March 2001: Interpublic acquires True North for $2.1 billion and becomes - for a while - the world's largest marketing communications and services group.

August 2002: First details emerge of accounting irregularities dating back to 1997, which eventually forces the group to restate $181.3 million in earnings. Legal action against the company is followed by profit warnings and a 70 per cent drop in share price.

February 2003: David Bell becomes IPG's chairman and chief executive, replacing Dooner, who returns to McCann Erickson, displacing its global chairman, Jim Heekin, who leaves the company. Earlier in the month, the merger of Bozell with the New York office of Lowe & Partners Worldwide creates Lowe New York.

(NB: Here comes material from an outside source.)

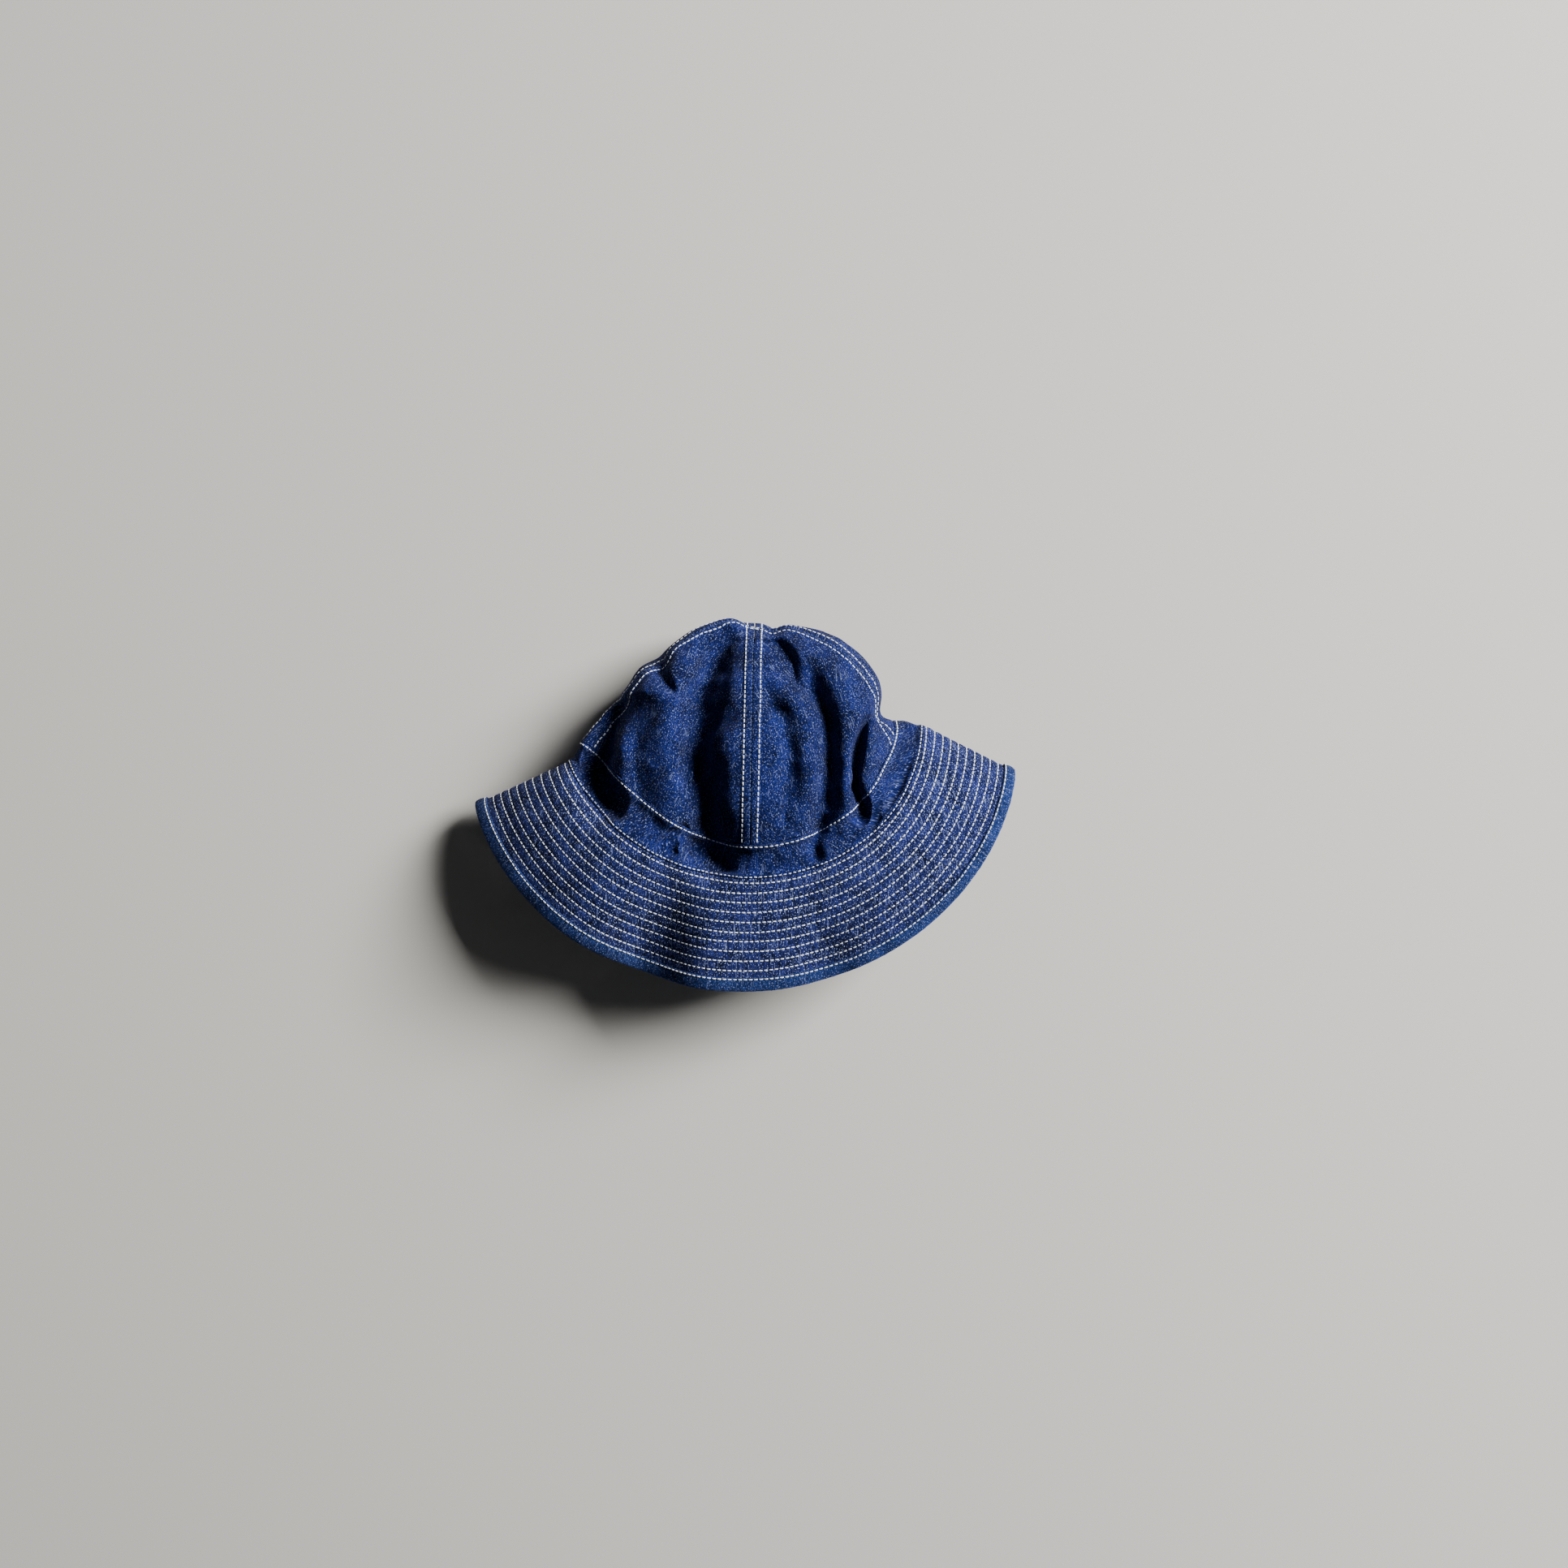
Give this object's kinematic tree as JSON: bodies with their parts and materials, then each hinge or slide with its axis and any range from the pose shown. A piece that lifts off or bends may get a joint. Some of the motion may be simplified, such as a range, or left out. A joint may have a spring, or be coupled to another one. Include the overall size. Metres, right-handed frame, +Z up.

March 2003: Chris Thomas is ousted as Lowe London's chief executive and replaced by Matthew Bull.

June 2003: Paul Hammersley, the British chief executive of Lowe in New York, resigns without a job to go to.

July 2003: Ben Langdon resigns from his role as McCann Erickson's European regional director.

July 2003: Interpublic's chief financial officer, Sean Orr, steps down and his role is taken over by the chief operating officer, Chris Coughlin.

September 2003: Sir Frank Lowe retires.

November 2003: Universal McCann loses the $350 million Coca-Cola US media buying account. In Europe, the bulk of Coke's UK creative account is pulled out of McCann-Erickson and moved into Mother and the French creative is moved from McCann-Erickson to Havas' BETC Euro RSCG. The US creative account had moved from McCann into WPP Group's Berlin Cameron/Red Cell earlier in the year.

May 2004: Lowe loses the £350 million HSBC account to WPP and J. Walter Thompson takes over as the bank's lead agency.

June 2004: Michael Roth is appointed as Interpublic's chairman. Chris Coughlin is replaced by Robert Thompson as the chief financial officer after retiring to spend more time with his family.

July 2004: Lowe loses Unilever's £25 million pan-European Flora account to Bartle Bogle Hegarty.

September 2004: Tony Wright, previously at Ogilvy & Mather in New York, is made the worldwide chief executive and president of Lowe, replacing Jerry Judge.